(Exercise brief) Quote exactly the lines spanning from the top of the data below to the line that contains "record = json.load(file)", including both.
+++ Data extract +++
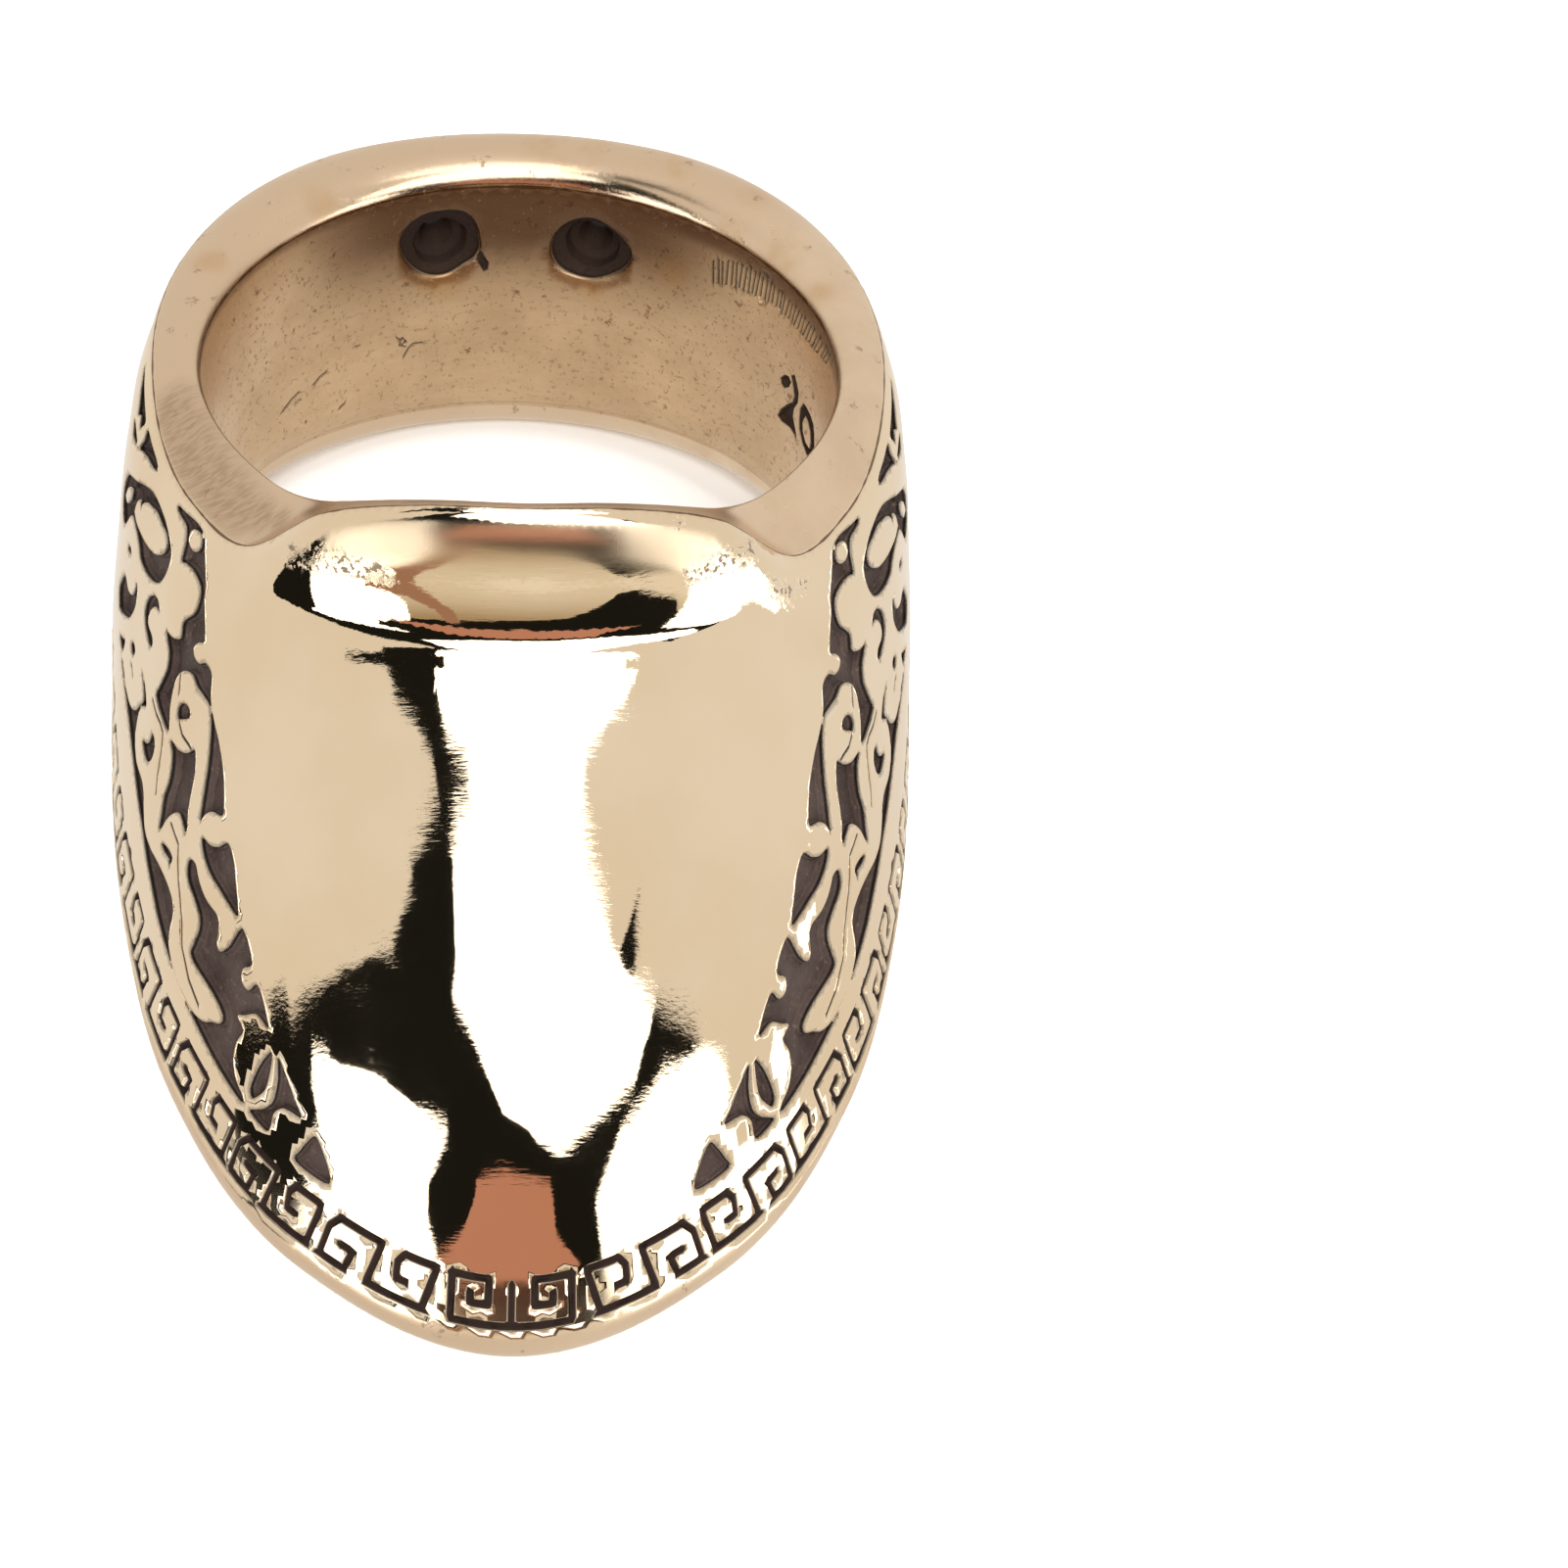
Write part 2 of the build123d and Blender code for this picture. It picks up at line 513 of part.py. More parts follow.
tilted = Rot(-rest_tilt, 0, 0) * ring
box = tilted.bounding_box()
thumb_ring = Pos(-box.center().X, -box.center().Y, -box.min.Z) * tilted
print(
    f"volume {thumb_ring.volume:.1f} mm3, {len(thumb_ring.solids())} solid, valid {thumb_ring.is_valid}, "
    f"size {box.size.X:.2f} x {box.size.Y:.2f} x {box.size.Z:.2f}, tilt {rest_tilt:.2f}, "
    f"rim's middle at {-box.center().X:.3f}, {-box.center().Y:.3f}, {-box.min.Z:.3f}"
)

os.makedirs("parts", exist_ok=True)
export_step(thumb_ring, "parts/thumb_ring.step")
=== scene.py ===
import json
import math
import bpy
import numpy as np
from mathutils import Matrix, Vector, kdtree
from mathutils.bvhtree import BVHTree
from mathutils.geometry import delaunay_2d_cdt
from mathutils.interpolate import poly_3d_calc


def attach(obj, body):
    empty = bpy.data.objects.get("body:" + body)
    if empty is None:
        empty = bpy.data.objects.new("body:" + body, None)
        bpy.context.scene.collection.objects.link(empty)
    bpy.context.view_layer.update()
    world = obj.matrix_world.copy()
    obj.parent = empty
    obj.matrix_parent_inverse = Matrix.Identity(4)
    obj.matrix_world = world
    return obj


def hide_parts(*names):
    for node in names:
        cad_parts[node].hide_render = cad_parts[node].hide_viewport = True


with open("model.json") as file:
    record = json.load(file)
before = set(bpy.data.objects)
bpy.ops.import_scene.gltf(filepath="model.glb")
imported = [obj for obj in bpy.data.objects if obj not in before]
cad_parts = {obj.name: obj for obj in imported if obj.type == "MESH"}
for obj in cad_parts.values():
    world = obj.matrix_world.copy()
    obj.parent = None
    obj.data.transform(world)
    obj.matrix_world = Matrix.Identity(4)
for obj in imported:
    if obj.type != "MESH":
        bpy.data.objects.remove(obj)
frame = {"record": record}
bpy.ops.object.select_all(action="DESELECT")
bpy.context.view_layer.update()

# The ring is drawn round its hole first, with Z along the hole, Z = 0 at the rim and the tongue to -Y,
# and set down as it rests once it is whole.
ring = {
    "holeDiameter": 0.0200,
    "wall": 0.0025,
    "bandHeight": 0.0090,
    "lipRise": 0.00335,
    "tongueReach": 0.0152,
    "tongueDrop": 0.0069,
    "edgeThickness": 0.0019,
    "faceFullness": 0.37,     # how long the stretches of a section keep to the slopes of their ends
    "rimFullness": 0.42,
    "frontRest": 33,          # turn at which the front edge touches the floor, in degrees
}
# How finely the ring is drawn
grid = {
    "columns": 360,           # round the ring
    "plainStep": 0.00034,     # between points of a plain part of the outer face
    "reliefStep": 0.00019,    # and among the scrolls
    "reliefNear": 0.00012,    # that is, this near to a line and this far from it
    "reliefFar": 0.0007,
    "contourStep": 0.00010,   # along an outline
    "innerStep": 0.00038,
    "rowShare": 0.87,         # from row to row, as a share of the step
    "outerShifts": (0.75, 0.25),   # where even and odd rows begin, as shares of the step
    "innerShifts": (0.7, 0.3),
    "rowSlack": 0.000022,     # a row beside a line stops where another line is nearer by this
    "onLine": 0.000004,       # a point this near to a line is on it
    "closest": 0.00005,       # that two points of the outer face come
    "innerClosest": 0.000035,
    "clearOfCrease": 0.00008,
    "clearOfEdge": 0.00007,
    "clearOfEnds": 0.00010,   # of the inner wall
    "clearTurns": (0.25, 179.7),
    "outerScale": (0.25, 12),      # about how many millimetres a degree is, and the whole way down
    "innerScale": (0.175, 8),
    "samePlace": 1e-9,
    "atOnce": 4000,           # points compared with an outline at a time
}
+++
(Response)
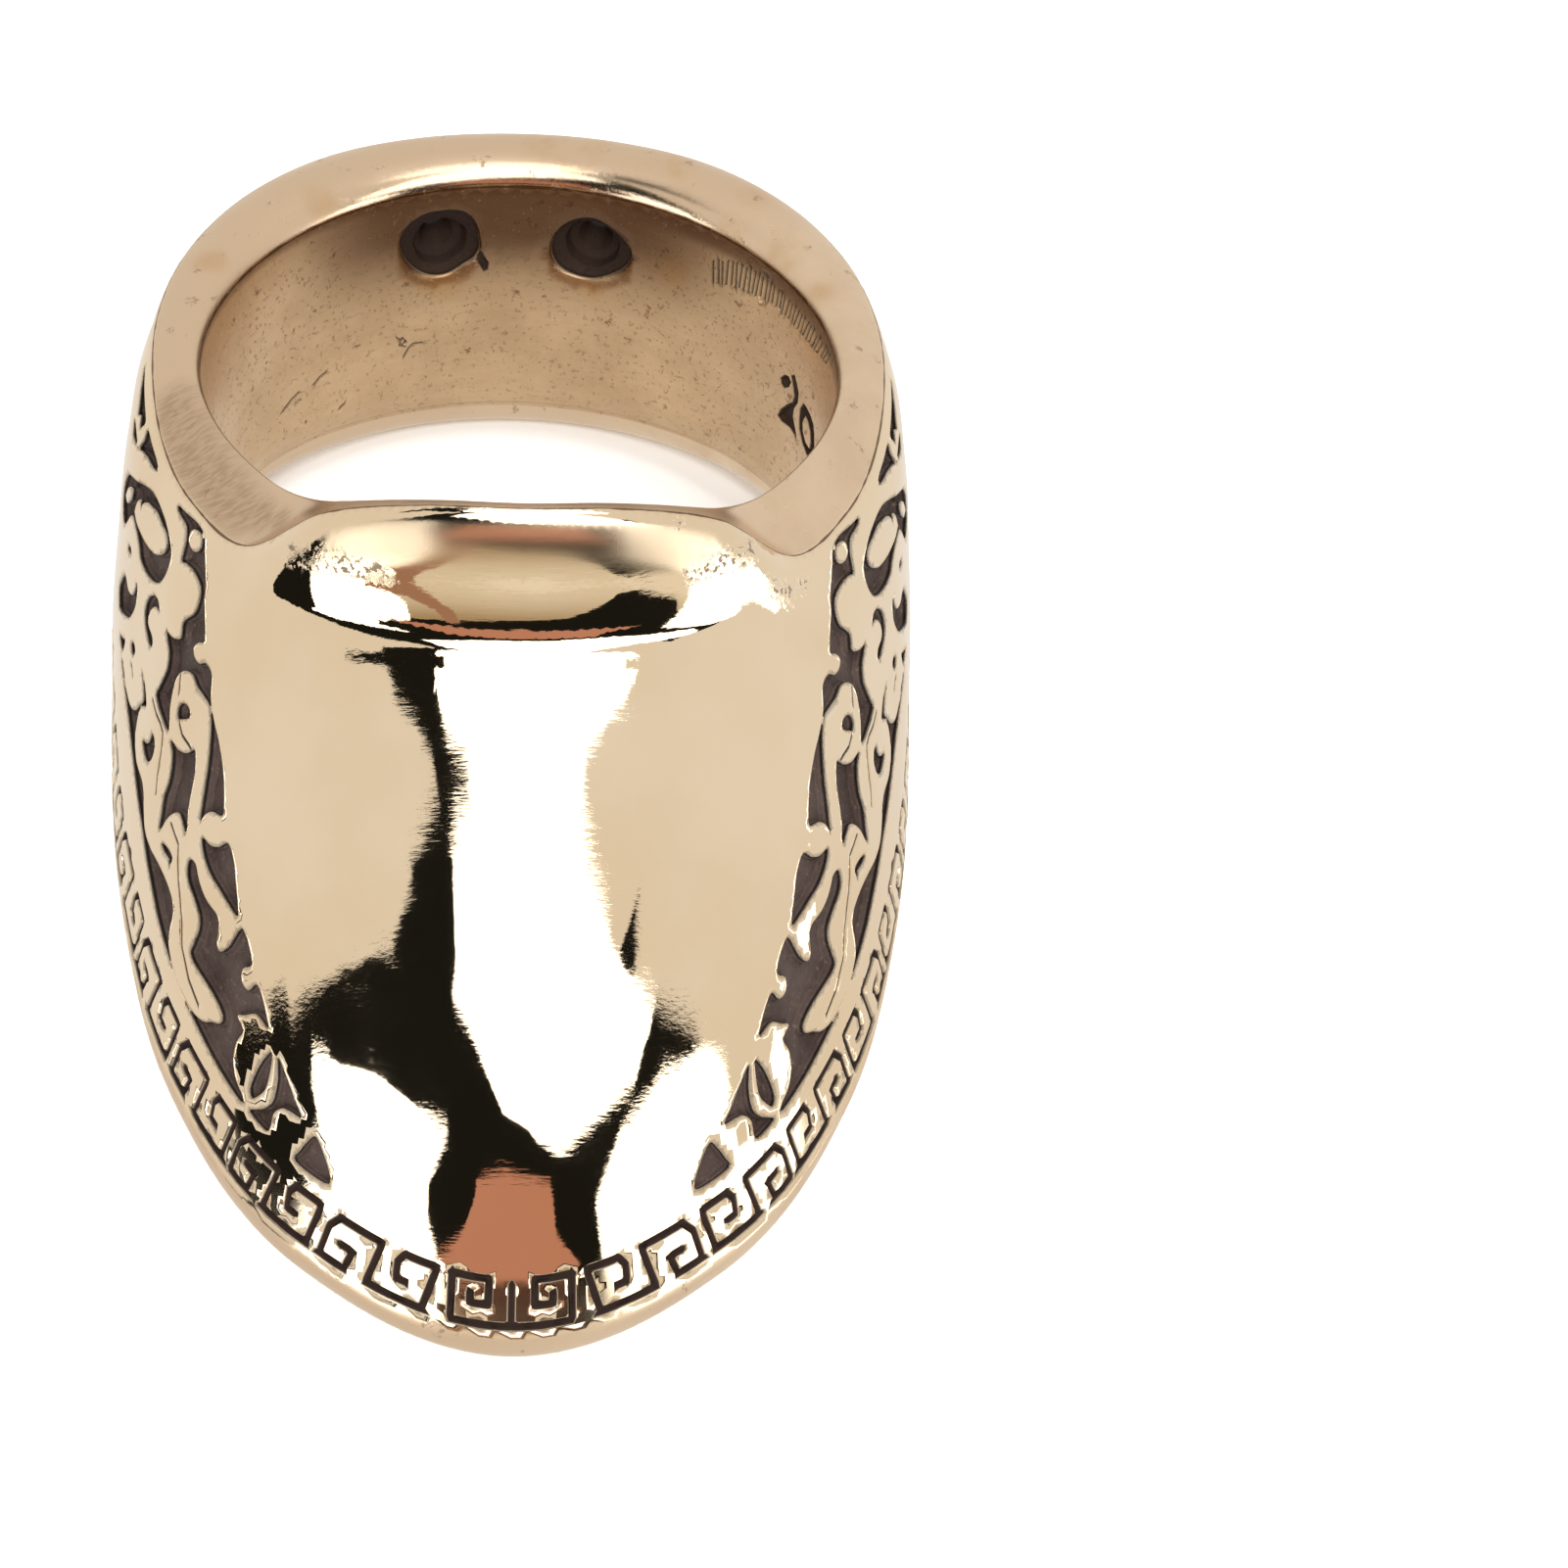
Write part 2 of the build123d and Blender code for this picture. It picks up at line 513 of part.py. More parts follow.
tilted = Rot(-rest_tilt, 0, 0) * ring
box = tilted.bounding_box()
thumb_ring = Pos(-box.center().X, -box.center().Y, -box.min.Z) * tilted
print(
    f"volume {thumb_ring.volume:.1f} mm3, {len(thumb_ring.solids())} solid, valid {thumb_ring.is_valid}, "
    f"size {box.size.X:.2f} x {box.size.Y:.2f} x {box.size.Z:.2f}, tilt {rest_tilt:.2f}, "
    f"rim's middle at {-box.center().X:.3f}, {-box.center().Y:.3f}, {-box.min.Z:.3f}"
)

os.makedirs("parts", exist_ok=True)
export_step(thumb_ring, "parts/thumb_ring.step")
=== scene.py ===
import json
import math
import bpy
import numpy as np
from mathutils import Matrix, Vector, kdtree
from mathutils.bvhtree import BVHTree
from mathutils.geometry import delaunay_2d_cdt
from mathutils.interpolate import poly_3d_calc


def attach(obj, body):
    empty = bpy.data.objects.get("body:" + body)
    if empty is None:
        empty = bpy.data.objects.new("body:" + body, None)
        bpy.context.scene.collection.objects.link(empty)
    bpy.context.view_layer.update()
    world = obj.matrix_world.copy()
    obj.parent = empty
    obj.matrix_parent_inverse = Matrix.Identity(4)
    obj.matrix_world = world
    return obj


def hide_parts(*names):
    for node in names:
        cad_parts[node].hide_render = cad_parts[node].hide_viewport = True


with open("model.json") as file:
    record = json.load(file)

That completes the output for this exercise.